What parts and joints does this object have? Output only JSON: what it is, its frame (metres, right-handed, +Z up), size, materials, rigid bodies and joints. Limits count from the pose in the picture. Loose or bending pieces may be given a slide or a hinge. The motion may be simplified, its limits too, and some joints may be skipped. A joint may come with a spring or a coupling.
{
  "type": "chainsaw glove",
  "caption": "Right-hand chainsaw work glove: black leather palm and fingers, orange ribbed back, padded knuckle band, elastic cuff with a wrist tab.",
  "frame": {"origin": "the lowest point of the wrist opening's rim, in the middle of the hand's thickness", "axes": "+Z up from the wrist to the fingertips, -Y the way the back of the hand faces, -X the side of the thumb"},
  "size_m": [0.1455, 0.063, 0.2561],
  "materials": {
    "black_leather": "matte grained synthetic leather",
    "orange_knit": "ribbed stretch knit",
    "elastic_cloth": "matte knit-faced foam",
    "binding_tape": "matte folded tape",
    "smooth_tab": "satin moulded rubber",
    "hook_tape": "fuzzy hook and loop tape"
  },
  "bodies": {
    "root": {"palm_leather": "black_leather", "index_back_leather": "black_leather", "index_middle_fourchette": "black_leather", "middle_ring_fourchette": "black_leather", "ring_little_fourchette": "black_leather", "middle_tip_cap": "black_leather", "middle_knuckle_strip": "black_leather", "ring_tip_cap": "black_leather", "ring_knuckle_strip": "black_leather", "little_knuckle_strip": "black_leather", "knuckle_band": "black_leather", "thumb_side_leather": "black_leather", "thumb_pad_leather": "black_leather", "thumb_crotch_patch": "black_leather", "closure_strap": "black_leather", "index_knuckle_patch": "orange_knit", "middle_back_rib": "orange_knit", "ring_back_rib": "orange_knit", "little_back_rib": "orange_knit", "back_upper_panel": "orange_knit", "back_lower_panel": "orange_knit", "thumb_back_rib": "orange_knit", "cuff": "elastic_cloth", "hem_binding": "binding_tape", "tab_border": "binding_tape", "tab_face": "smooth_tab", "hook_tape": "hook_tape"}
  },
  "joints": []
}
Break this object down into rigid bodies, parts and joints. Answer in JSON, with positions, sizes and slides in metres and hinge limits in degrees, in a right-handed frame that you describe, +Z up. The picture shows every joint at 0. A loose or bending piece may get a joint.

**GOAL**
List the lines of the material in which the word "materials" occurs.

**ANSWER TO THIS EXERCISE**
What parts and joints does this object have? Output only JSON: what it is, its frame (metres, right-handed, +Z up), size, materials, rigid bodies and joints. Limits count from the pose in the picture. Loose or bending pieces may be given a slide or a hinge. The motion may be simplified, its limits too, and some joints may be skipped. A joint may come with a spring or a coupling.
  "materials": {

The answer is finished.